── Data lines

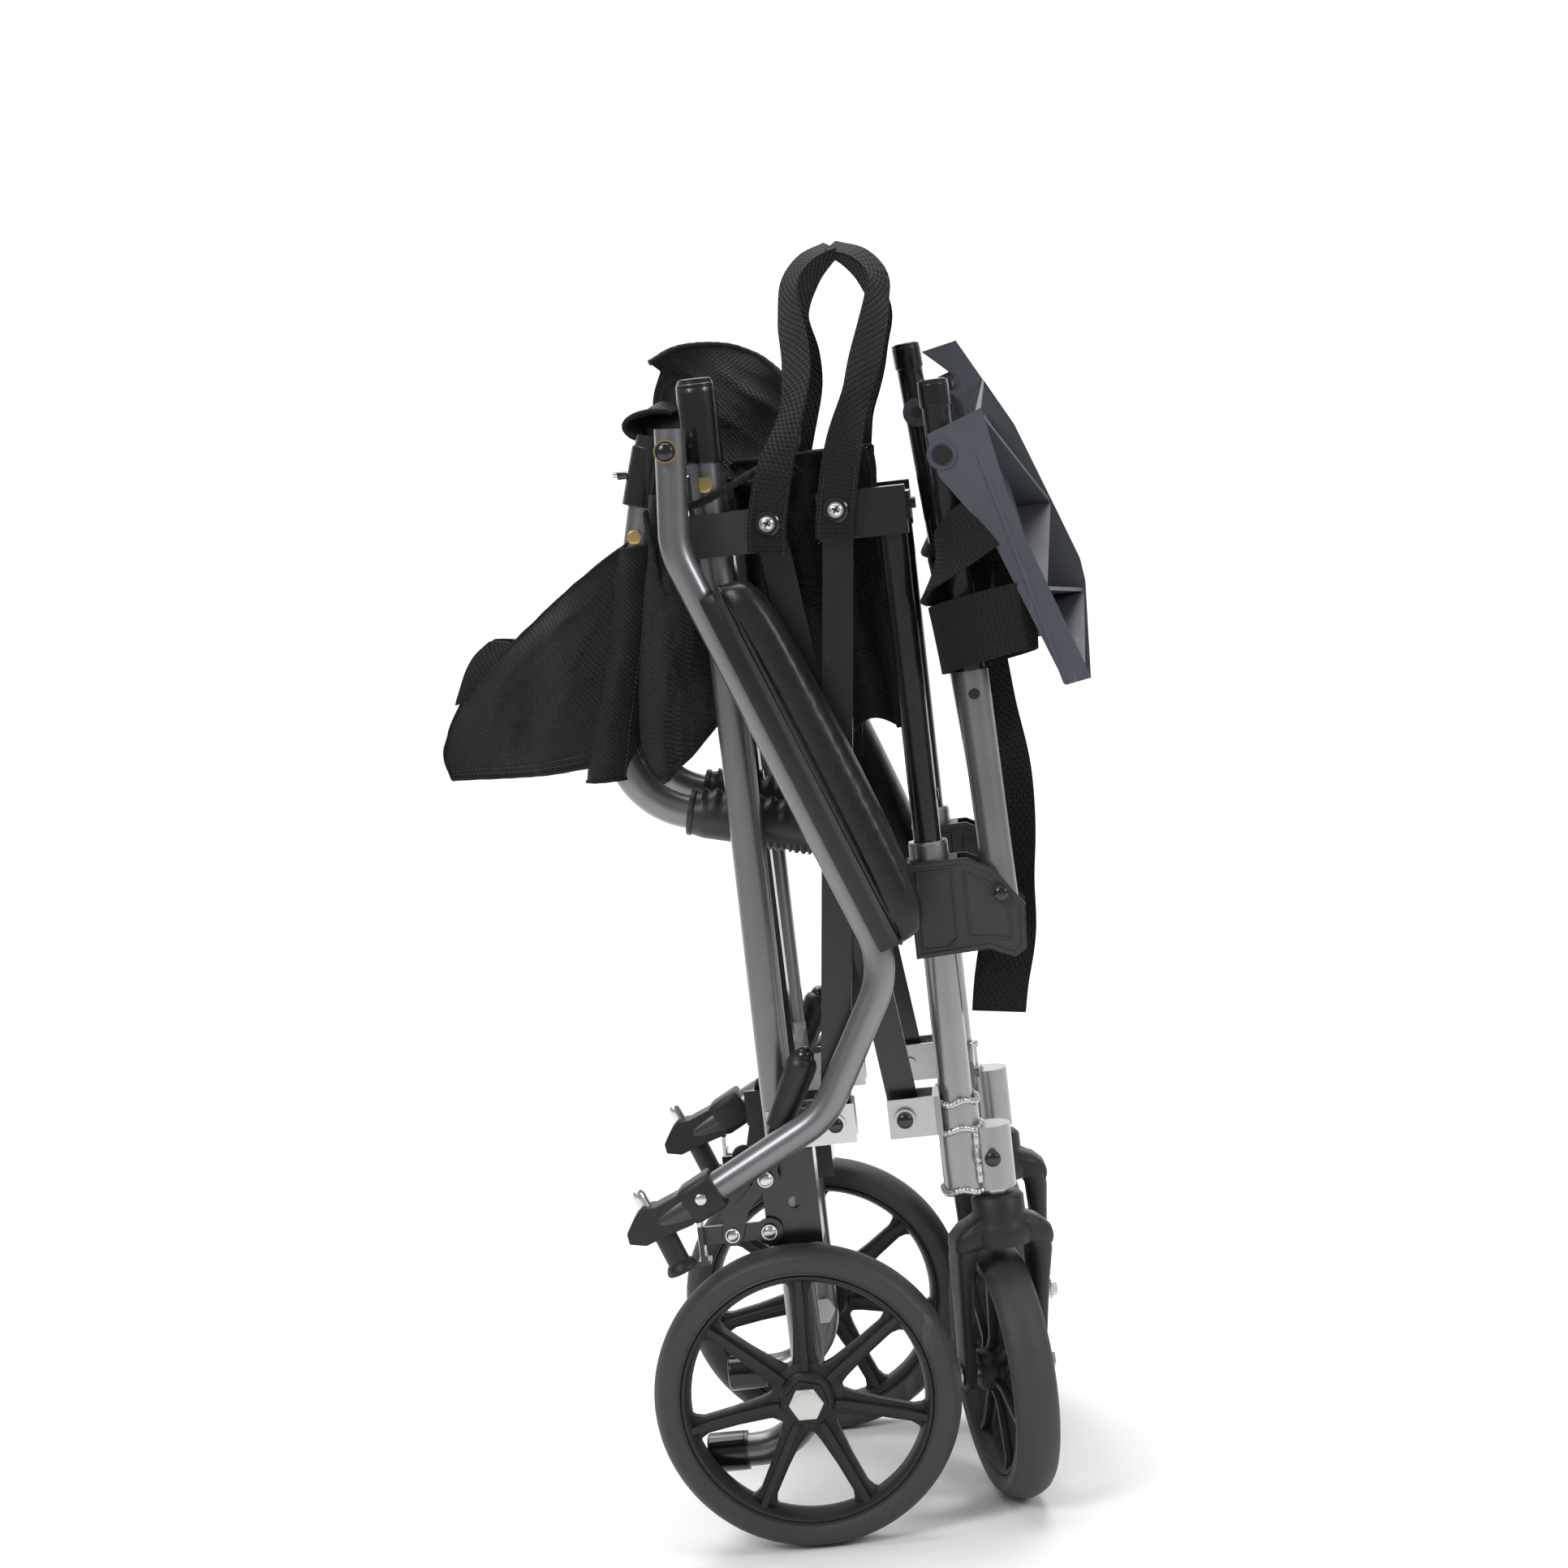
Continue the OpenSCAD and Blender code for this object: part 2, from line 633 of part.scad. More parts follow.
function near_under(z) = lookup(z, [[-152, 80], [-40, 41], [27, 28]]);
function near_tread(z) = lookup(z, [[-153, 63], [-54, 26], [-2, 23]]);
function far_under(z) = lookup(z, [[-159, 82], [-94, 85], [-79, 83], [-43, 70], [14, 49], [45, 32]]);
function far_tread(z) = lookup(z, [[-157, 66], [-62, 42], [23, 31]]);

// One rib of the footplate, from height za on the near wall to zb on the far wall.
module plate_rib(za, zb, skin = 1.3) {
    hull() {
        rod([near_under(za) - 1.5, plate_y[0] + 2, za], [near_tread(za) + 1, plate_y[0] + 2, za], skin);
        rod([far_under(zb) - 1.5, plate_y[1] - 2, zb], [far_tread(zb) + 1, plate_y[1] - 2, zb], skin);
    }
}

// Ribbed footplate with a cheek each side of the hanger's inner tube.
module footplate(side) {
    color([0.2, 0.22, 0.26]) place(side) hang_frame(hang_tilt(side))
        translate([0, 0, 285 + hang_out(side)]) rotate([0, hang_tilt(side), 0]) difference() {
            union() {
                translate([0, -11.5, 0]) rotate([90, 0, 0]) linear_extrude(8) polygon(near_wall);
                translate([0, plate_y[1], 0]) rotate([90, 0, 0]) linear_extrude(4) polygon(far_wall);
                translate([0, 18, 0]) rotate([90, 0, 0]) cylinder(r = 10, h = 6.5);
                block([0, 11.5, -9], [34, 18, 6]);
                plate_tread();
                for (z = [[24, 44], [24, -40], [-92, -40], [-92, -100], [-146, -100], [-150, -156]])
                    plate_rib(z[0], z[1]);
            }
            translate([0, 30, 0]) rotate([90, 0, 0]) cylinder(r = pin_r + run, h = 60);
            block([-12, -11.4, -12], [13, 11.4, 60]);
        }
}

// The flat sheet that the foot rests on.
module plate_tread() {
    hull() for (c = [[near_tread(-2), plate_y[0] + 1, -2], [near_tread(-153), plate_y[0] + 1, -153],
            [far_tread(23), plate_y[1] - 1, 23], [far_tread(-157), plate_y[1] - 1, -157]])
        translate(c) sphere(1.6, $fn = 8);
}

// ---- soft pieces ------------------------------------------------------------------------

seat_edge = [-70, 712];         // where the seat hangs from, [y, z]
seat_seam = [-2.8, 508];        // where its two halves meet

// One fabric leaf of the seat between two places along X.
module seat_leaf(side, x0, x1) {
    d = unit(seat_seam - seat_edge) * 2.2;
    n = [-d[1], d[0]];
    color([0.05, 0.05, 0.05]) place(side) translate([x0, 0, 0]) rotate([90, 0, 90])
        linear_extrude(x1 - x0) polygon([seat_edge + n, seat_edge - n, seat_seam - n, seat_seam + n]);
}

module seat_rear(side) {
    seat_leaf(side, 16, 57);
}

module seat_front(side) {
    seat_leaf(side, 58, 102);
}

// Half of the back, flaring behind the folded handle to the seam in the middle.
module back_panel(side) {
    color([0.05, 0.05, 0.06]) place(side) hull() {
        translate([-72, -52, 650]) sphere(3, $fn = 12);
        translate([-105, -52, 524]) sphere(3, $fn = 12);
        translate([-193, -5, 537]) sphere(3, $fn = 12);
        translate([-152, -5, 600]) sphere(3, $fn = 12);
    }
}

strap_w = 28;

// A flat run of webbing between two points at one y, as wide as w in the side plane.
module webbing(a, b, y, w) {
    v = b - a;
    n = unit([-v[1], v[0]]) * w / 2;
    translate([0, y, 0]) rotate([90, 0, 0]) linear_extrude(2.4) polygon([a + n, a - n, b - n, b + n]);
}

// Carry strap: the rear half rises from the rear block, the front half from the front block.
module strap_half(side, foot, knee, top, y) {
    color([0.06, 0.06, 0.06]) place(side) {
        webbing(foot, knee, y, strap_w);
        webbing(knee, top, y, strap_w);
    }
}

module strap_rear(side) {
    strap_half(side, [35, 660], [50, 740], [74, 828], -post_y - 20.4);
}

module strap_front(side) {
    strap_half(side, [84, 658], [94, 740], [78, 828], -post_y - 23.2);
}

// Calf strap between the two hangers, slack in the folded state.
module calf_strap() {
    color([0.06, 0.06, 0.06]) place() {
        block([172, -post_y, 500], [174.5, post_y, 540]);
    }
}

rear_post(right);  // rear_post_r
rear_post(left);  // rear_post_l
post_hardware(right);  // post_hardware_r
post_hardware(left);  // post_hardware_l
brake_housing(right);  // brake_housing_r
brake_housing(left);  // brake_housing_l
brake_lever(right);  // brake_lever_r
brake_lever(left);  // brake_lever_l
brake_shoe(right);  // brake_shoe_r
brake_shoe(left);  // brake_shoe_l
rear_wheel(right);  // rear_wheel_r
rear_wheel(left);  // rear_wheel_l
rear_tyre(right);  // rear_tyre_r
rear_tyre(left);  // rear_tyre_l
rear_block(right);  // rear_block_r
rear_block(left);  // rear_block_l
side_link_a(right);  // side_link_a_r
side_link_a(left);  // side_link_a_l
side_link_b(right);  // side_link_b_r
side_link_b(left);  // side_link_b_l
rear_link_a();
rear_link_b();
front_link_a();
front_link_b();
front_leg(right);  // front_leg_r
front_leg(left);  // front_leg_l
front_slide(right);  // front_slide_r
front_slide(left);  // front_slide_l
caster_fork(right);  // caster_fork_r
caster_fork(left);  // caster_fork_l
caster_wheel(right);  // caster_wheel_r
caster_wheel(left);  // caster_wheel_l
arm_frame(right);  // arm_frame_r
arm_frame(left);  // arm_frame_l
arm_pad(right);  // arm_pad_r
arm_pad(left);  // arm_pad_l
arm_pin(right);  // arm_pin_r
arm_pin(left);  // arm_pin_l
cane(right);  // cane_r
cane(left);  // cane_l
cane_grip(right);  // cane_grip_r
cane_grip(left);  // cane_grip_l
footrest_bracket(right);  // footrest_bracket_r
footrest_bracket(left);  // footrest_bracket_l
hanger(right);  // hanger_r
hanger(left);  // hanger_l
footplate(right);  // footplate_r
footplate(left);  // footplate_l
seat_rear(right);  // seat_r_rear
seat_front(right);  // seat_r_front
seat_rear(left);  // seat_l_rear
seat_front(left);  // seat_l_front
back_panel(right);  // back_panel_r
back_panel(left);  // back_panel_l
strap_rear(right);  // strap_r_rear
strap_front(right);  // strap_r_front
strap_rear(left);  // strap_l_rear
strap_front(left);  // strap_l_front
calf_strap();
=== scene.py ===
"""A folded transport wheelchair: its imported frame, dressed with tyres, pads, fabric and webbing."""

import logging
import math
from dataclasses import dataclass, replace
from enum import Enum
from typing import Callable, ClassVar, Iterable, Sequence

import bmesh
import bpy
from mathutils import Matrix, Vector, noise


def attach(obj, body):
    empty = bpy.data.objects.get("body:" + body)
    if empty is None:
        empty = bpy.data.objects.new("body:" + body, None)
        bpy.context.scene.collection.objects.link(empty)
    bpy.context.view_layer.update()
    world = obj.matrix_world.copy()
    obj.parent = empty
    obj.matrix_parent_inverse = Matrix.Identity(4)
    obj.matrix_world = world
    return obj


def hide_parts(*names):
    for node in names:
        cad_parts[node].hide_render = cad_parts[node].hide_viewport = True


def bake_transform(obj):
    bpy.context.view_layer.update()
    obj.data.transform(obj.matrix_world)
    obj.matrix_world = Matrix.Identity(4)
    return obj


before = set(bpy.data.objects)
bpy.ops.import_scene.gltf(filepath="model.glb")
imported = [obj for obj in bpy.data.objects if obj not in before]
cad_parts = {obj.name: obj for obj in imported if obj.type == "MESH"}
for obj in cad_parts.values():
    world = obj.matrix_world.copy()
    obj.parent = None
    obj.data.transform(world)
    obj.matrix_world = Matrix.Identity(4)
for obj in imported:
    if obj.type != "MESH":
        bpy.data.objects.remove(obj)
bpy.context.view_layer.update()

LOG = logging.getLogger("wheelchair")
MM = 0.001
MID_X, MID_Y = 21.3, 29.3       # the drawing's origin is this far from the object's, in mm
POST_Y, ARM_Y, CANE_Y, WHEEL_Y = 92.0, 131.0, 62.0, 124.0
WHEEL_R, CASTER_R = 101.5, 89.0
TUBE_R = 11.0
CLOTH_THICK, WEB_THICK = 0.9, 1.8
ROUND, HEXAGON = 24, 6          # corners of a round head and of a nut
SMOOTH_ANGLE = math.radians(33.0)
Point = tuple[float, float, float]
Flat = tuple[float, float]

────

**Directions for this task**
Write out exactly the lines from the start of the material through the line with "42], [23, 31]]);". No other output is expected.

**Answer for the task**
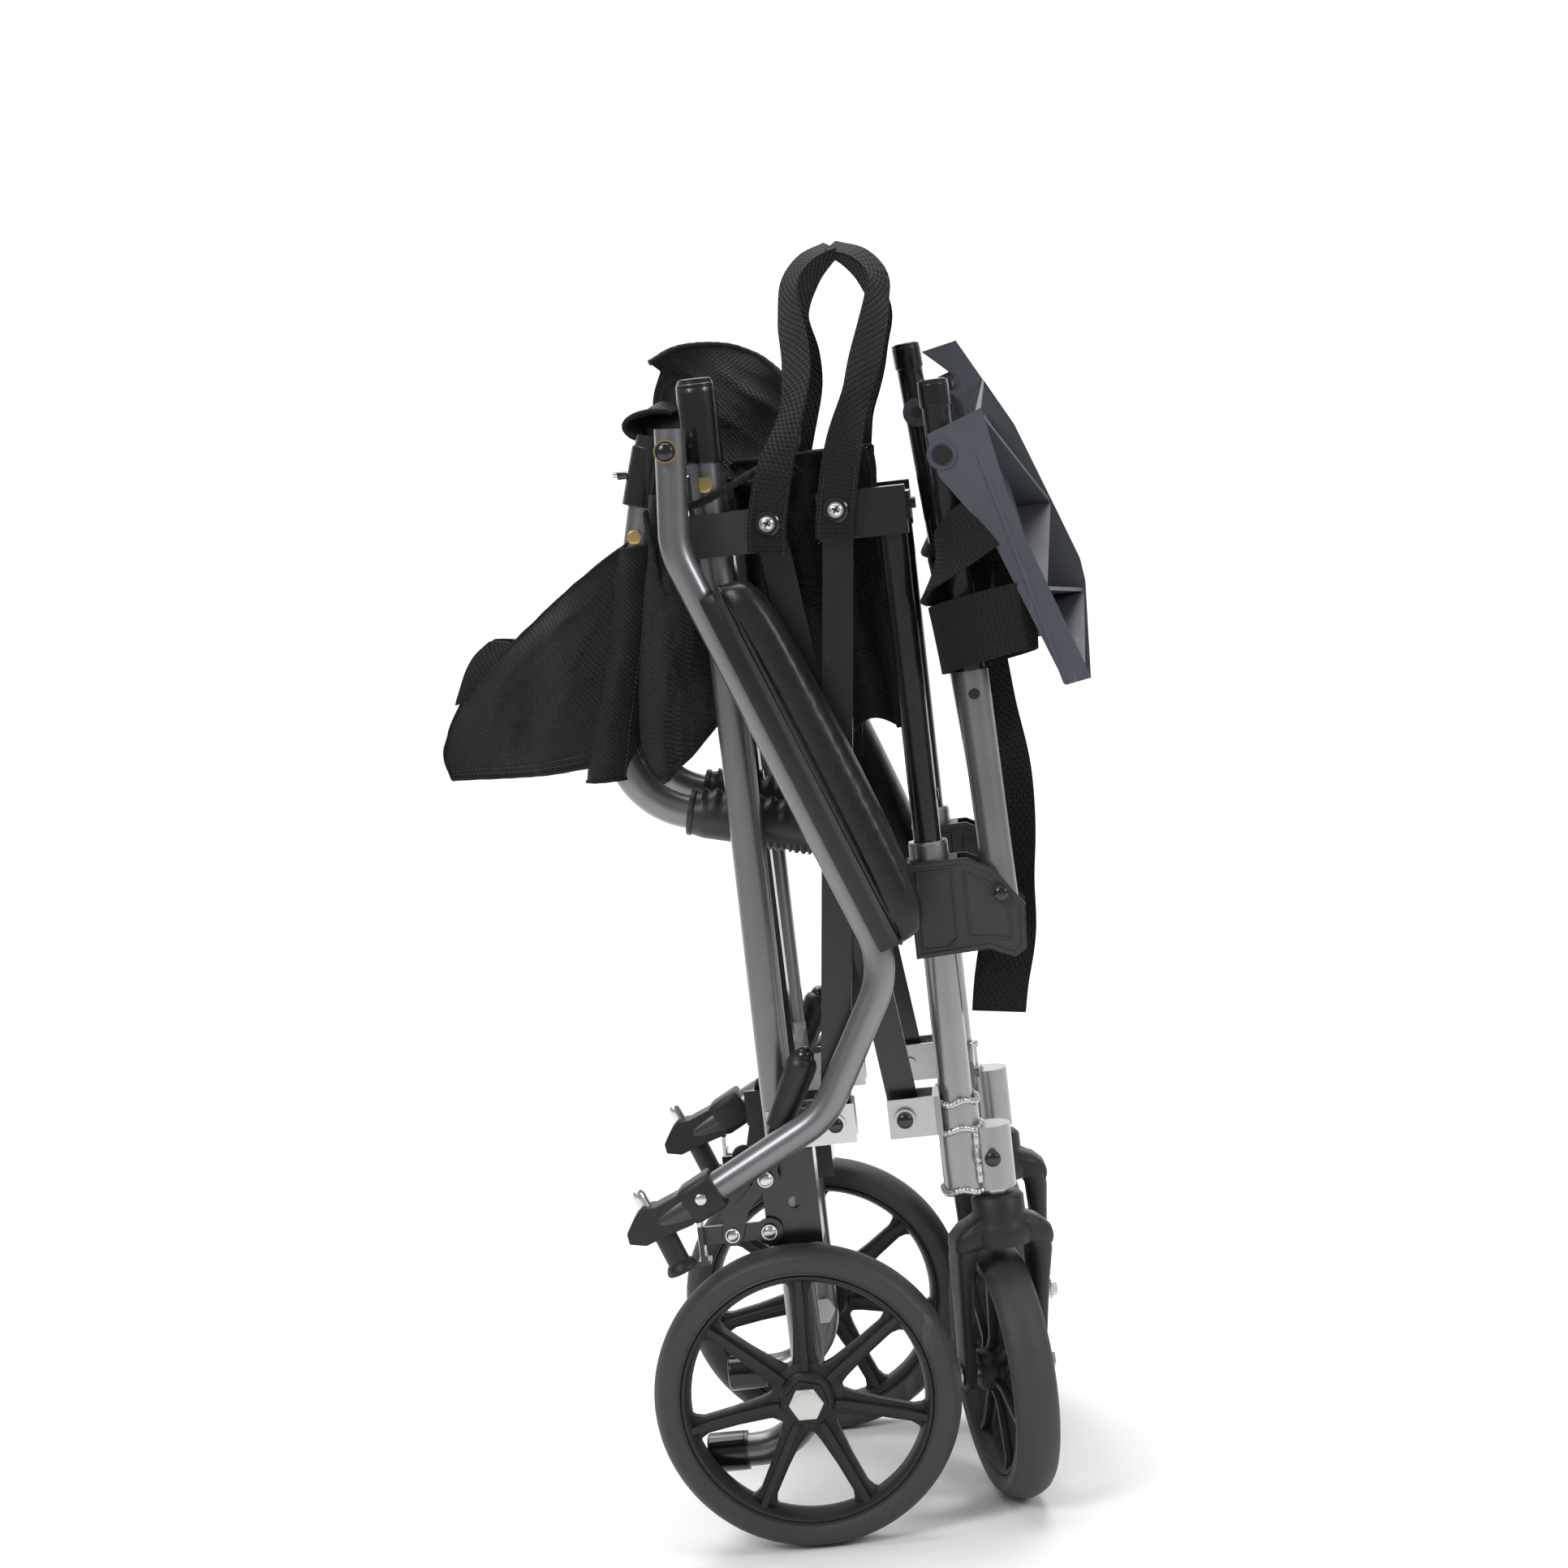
Continue the OpenSCAD and Blender code for this object: part 2, from line 633 of part.scad. More parts follow.
function near_under(z) = lookup(z, [[-152, 80], [-40, 41], [27, 28]]);
function near_tread(z) = lookup(z, [[-153, 63], [-54, 26], [-2, 23]]);
function far_under(z) = lookup(z, [[-159, 82], [-94, 85], [-79, 83], [-43, 70], [14, 49], [45, 32]]);
function far_tread(z) = lookup(z, [[-157, 66], [-62, 42], [23, 31]]);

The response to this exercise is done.